■ PROBLEM TO WORK ON: In the listing below, locate the line that contains "Continue the three.js" and the line that contains "hide_parts(*replaced)". Restate word for word those two lines and every line between them, and nothing else.

■ ENTRIES SHOWN:

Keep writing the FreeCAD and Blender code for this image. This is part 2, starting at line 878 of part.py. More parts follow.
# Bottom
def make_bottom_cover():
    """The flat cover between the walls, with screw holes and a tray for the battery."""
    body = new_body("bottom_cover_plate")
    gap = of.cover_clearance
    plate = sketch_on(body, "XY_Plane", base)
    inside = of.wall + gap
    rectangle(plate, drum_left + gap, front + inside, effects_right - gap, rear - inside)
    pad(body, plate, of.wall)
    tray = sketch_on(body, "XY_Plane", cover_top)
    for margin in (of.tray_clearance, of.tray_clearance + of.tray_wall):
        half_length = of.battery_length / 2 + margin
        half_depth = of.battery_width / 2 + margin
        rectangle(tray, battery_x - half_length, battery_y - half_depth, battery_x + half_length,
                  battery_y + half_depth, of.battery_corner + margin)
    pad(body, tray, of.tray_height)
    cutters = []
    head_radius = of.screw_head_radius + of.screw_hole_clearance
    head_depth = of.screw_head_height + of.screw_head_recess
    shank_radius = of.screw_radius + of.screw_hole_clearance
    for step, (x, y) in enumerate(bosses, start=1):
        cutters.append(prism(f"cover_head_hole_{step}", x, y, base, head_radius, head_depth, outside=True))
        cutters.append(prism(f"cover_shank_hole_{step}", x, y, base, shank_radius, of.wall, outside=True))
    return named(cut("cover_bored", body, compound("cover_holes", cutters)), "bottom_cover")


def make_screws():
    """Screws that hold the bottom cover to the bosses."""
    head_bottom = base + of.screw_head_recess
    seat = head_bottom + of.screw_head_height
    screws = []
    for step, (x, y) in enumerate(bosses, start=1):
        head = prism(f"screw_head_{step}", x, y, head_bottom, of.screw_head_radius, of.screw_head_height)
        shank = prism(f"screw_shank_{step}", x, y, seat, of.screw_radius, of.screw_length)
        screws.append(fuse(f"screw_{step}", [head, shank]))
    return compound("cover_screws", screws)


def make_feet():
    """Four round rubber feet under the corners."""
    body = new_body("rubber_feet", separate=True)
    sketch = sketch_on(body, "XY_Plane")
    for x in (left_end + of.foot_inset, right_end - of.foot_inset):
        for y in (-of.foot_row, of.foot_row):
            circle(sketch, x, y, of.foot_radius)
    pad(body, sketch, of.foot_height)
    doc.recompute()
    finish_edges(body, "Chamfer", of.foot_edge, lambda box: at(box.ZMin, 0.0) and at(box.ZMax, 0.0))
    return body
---
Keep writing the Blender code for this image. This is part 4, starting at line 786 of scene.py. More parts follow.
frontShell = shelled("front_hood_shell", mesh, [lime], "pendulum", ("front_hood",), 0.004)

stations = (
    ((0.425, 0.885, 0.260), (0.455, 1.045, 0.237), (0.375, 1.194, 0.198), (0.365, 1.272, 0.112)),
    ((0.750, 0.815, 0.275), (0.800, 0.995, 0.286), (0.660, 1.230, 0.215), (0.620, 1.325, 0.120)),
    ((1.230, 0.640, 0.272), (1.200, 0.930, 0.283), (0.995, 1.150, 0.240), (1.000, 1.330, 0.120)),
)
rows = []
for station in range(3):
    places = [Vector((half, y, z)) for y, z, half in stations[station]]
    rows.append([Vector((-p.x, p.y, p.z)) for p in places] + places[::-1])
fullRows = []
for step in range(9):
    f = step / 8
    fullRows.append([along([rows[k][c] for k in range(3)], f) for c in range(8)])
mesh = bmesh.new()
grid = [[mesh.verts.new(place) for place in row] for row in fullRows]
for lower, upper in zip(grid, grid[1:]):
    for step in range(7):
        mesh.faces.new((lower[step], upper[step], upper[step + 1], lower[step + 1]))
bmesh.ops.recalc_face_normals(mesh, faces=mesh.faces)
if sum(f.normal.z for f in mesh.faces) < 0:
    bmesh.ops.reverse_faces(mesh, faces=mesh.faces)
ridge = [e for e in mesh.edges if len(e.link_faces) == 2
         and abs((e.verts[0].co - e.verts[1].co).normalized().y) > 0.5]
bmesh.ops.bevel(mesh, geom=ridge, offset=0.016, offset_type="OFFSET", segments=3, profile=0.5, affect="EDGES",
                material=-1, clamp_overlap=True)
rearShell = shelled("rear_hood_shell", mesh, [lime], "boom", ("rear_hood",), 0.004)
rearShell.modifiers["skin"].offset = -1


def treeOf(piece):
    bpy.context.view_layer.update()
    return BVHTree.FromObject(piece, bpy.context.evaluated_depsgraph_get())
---
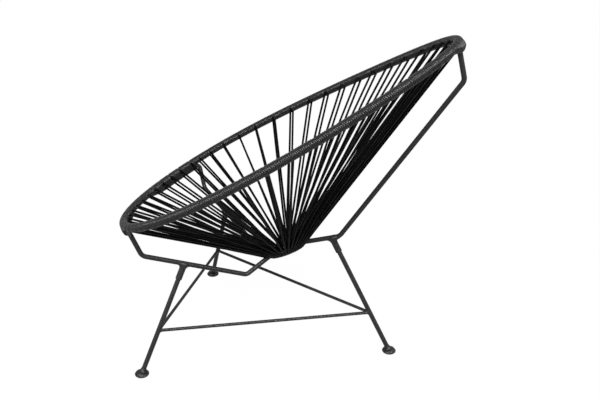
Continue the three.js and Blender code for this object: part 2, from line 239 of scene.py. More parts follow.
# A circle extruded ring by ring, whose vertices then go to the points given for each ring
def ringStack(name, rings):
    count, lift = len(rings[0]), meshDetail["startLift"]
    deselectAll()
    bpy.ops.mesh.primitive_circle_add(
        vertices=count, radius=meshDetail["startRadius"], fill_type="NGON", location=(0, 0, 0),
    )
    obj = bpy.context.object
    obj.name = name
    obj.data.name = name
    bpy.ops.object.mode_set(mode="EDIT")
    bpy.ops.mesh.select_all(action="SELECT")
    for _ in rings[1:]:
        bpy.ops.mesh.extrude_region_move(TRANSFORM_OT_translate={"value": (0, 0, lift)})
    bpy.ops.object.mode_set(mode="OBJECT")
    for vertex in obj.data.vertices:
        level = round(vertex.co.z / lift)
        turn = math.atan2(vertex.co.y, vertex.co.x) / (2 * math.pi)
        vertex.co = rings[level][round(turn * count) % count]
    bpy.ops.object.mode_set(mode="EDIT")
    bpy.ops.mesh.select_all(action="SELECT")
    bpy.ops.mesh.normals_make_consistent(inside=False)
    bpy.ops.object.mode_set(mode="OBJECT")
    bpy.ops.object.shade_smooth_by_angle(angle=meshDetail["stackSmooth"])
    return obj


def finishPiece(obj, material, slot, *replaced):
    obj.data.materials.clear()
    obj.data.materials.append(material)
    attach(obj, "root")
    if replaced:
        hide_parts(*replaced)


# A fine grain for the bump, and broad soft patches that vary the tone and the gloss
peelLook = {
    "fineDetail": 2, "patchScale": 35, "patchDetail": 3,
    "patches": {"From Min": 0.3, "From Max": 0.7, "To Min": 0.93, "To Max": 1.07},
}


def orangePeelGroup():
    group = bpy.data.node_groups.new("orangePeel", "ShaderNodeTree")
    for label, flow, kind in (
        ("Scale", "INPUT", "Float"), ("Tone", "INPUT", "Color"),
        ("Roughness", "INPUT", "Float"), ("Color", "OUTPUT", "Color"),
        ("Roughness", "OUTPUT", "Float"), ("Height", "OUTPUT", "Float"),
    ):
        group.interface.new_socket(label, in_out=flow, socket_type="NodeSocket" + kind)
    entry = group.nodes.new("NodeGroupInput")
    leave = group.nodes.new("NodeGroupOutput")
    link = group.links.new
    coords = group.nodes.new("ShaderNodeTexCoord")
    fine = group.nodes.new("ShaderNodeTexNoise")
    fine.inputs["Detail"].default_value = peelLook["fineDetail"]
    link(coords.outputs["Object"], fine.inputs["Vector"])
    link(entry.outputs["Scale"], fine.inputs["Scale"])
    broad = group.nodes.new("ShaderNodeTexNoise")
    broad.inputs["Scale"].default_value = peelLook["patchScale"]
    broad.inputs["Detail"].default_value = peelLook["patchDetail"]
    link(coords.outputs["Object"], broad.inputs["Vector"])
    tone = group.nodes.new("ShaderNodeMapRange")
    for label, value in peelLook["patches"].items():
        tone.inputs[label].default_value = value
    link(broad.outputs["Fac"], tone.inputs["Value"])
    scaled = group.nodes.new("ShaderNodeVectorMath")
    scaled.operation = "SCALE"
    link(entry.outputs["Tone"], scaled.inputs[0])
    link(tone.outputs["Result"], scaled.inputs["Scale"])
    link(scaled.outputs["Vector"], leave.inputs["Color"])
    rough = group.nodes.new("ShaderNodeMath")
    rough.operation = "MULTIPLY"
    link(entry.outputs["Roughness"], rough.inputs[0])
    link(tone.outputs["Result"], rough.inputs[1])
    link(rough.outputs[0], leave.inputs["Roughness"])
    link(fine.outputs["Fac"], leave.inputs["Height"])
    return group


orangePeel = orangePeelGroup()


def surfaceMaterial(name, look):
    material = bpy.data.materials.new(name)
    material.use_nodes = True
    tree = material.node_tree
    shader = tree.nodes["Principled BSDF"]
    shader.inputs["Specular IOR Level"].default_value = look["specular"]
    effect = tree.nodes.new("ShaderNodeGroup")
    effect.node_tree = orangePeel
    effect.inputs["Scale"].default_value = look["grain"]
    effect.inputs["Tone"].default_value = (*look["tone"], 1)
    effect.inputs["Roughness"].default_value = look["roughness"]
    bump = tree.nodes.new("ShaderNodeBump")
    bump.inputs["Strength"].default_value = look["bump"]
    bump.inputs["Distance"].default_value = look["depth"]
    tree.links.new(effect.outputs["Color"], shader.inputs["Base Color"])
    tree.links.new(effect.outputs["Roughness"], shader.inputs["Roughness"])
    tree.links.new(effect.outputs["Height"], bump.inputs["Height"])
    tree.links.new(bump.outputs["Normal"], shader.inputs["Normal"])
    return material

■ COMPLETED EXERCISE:
Continue the three.js and Blender code for this object: part 2, from line 239 of scene.py. More parts follow.
# A circle extruded ring by ring, whose vertices then go to the points given for each ring
def ringStack(name, rings):
    count, lift = len(rings[0]), meshDetail["startLift"]
    deselectAll()
    bpy.ops.mesh.primitive_circle_add(
        vertices=count, radius=meshDetail["startRadius"], fill_type="NGON", location=(0, 0, 0),
    )
    obj = bpy.context.object
    obj.name = name
    obj.data.name = name
    bpy.ops.object.mode_set(mode="EDIT")
    bpy.ops.mesh.select_all(action="SELECT")
    for _ in rings[1:]:
        bpy.ops.mesh.extrude_region_move(TRANSFORM_OT_translate={"value": (0, 0, lift)})
    bpy.ops.object.mode_set(mode="OBJECT")
    for vertex in obj.data.vertices:
        level = round(vertex.co.z / lift)
        turn = math.atan2(vertex.co.y, vertex.co.x) / (2 * math.pi)
        vertex.co = rings[level][round(turn * count) % count]
    bpy.ops.object.mode_set(mode="EDIT")
    bpy.ops.mesh.select_all(action="SELECT")
    bpy.ops.mesh.normals_make_consistent(inside=False)
    bpy.ops.object.mode_set(mode="OBJECT")
    bpy.ops.object.shade_smooth_by_angle(angle=meshDetail["stackSmooth"])
    return obj


def finishPiece(obj, material, slot, *replaced):
    obj.data.materials.clear()
    obj.data.materials.append(material)
    attach(obj, "root")
    if replaced:
        hide_parts(*replaced)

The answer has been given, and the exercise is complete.